One end of a metal rod of length L and mass M is pivoted to a fixed support and to its free end, a thin disc of mass m and radius r (L) is attached at its centre. In one case, the disc is attached to the rod in such a way that it is not free to rotate about its centre and in another case, teh disc is free to rotate about its centre. When the rod-disc system is displaced slightly from its equilibrium position and released. it peforms S.H.M. in vertical plane. Compare the restoring torque acting on the system and angular frequency in both the cases.

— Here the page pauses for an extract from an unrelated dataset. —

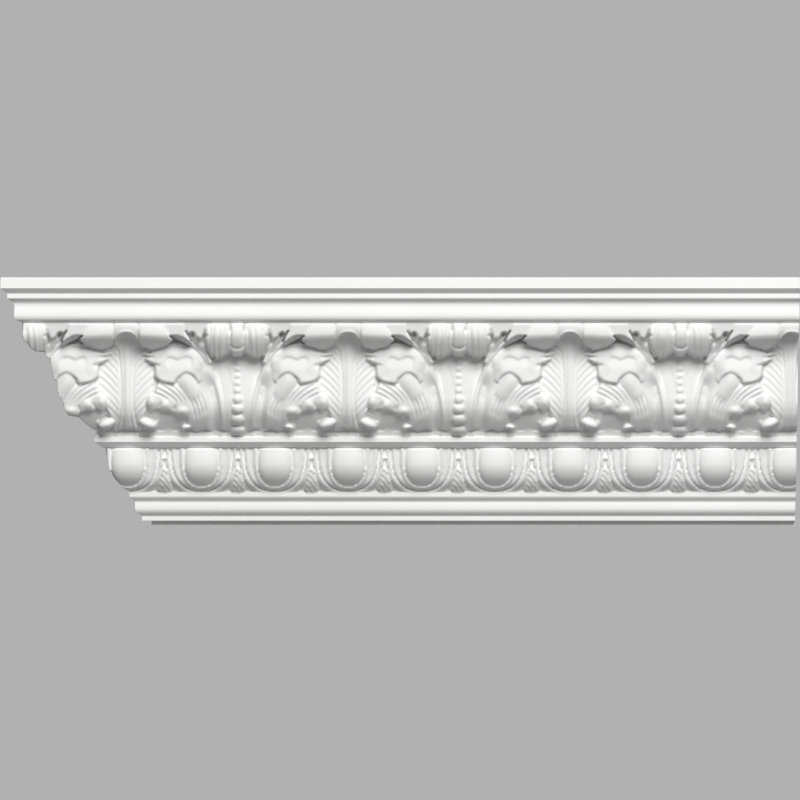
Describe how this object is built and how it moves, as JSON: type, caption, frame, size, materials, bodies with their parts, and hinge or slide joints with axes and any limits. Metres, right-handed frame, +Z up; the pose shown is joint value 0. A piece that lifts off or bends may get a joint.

We Know that, torque `tau = Ialpha`
where I is the moment of inertia of the system and `alpha` is the angular acceleration
for case I : When the disc is not free to rotate about its centre
`tau_(1) = I_(1)alpha_(1)`
or `Mg((L)/(2)sin theta) + mg(L sin theta)`
` = ((ML^(2))/(3) + (mR^(2))/(2) + mL^(2))alpha_(1)" "...(i)`

for case : II when the rod is free to rotate
or `Mg((L)/(2)sin theta) + mg(L sin theta) = ((ML^(2))/(3) + mL^(2)) alpha_(2) " "...(ii)`
Comparing (i) and (ii), we get
`tau_(1) = tau_(2) and I_(1) gt I_(2)`. so
`alpha_(1) lt alpha_(2)`
`therefore omega_(A) lt omega_(B)`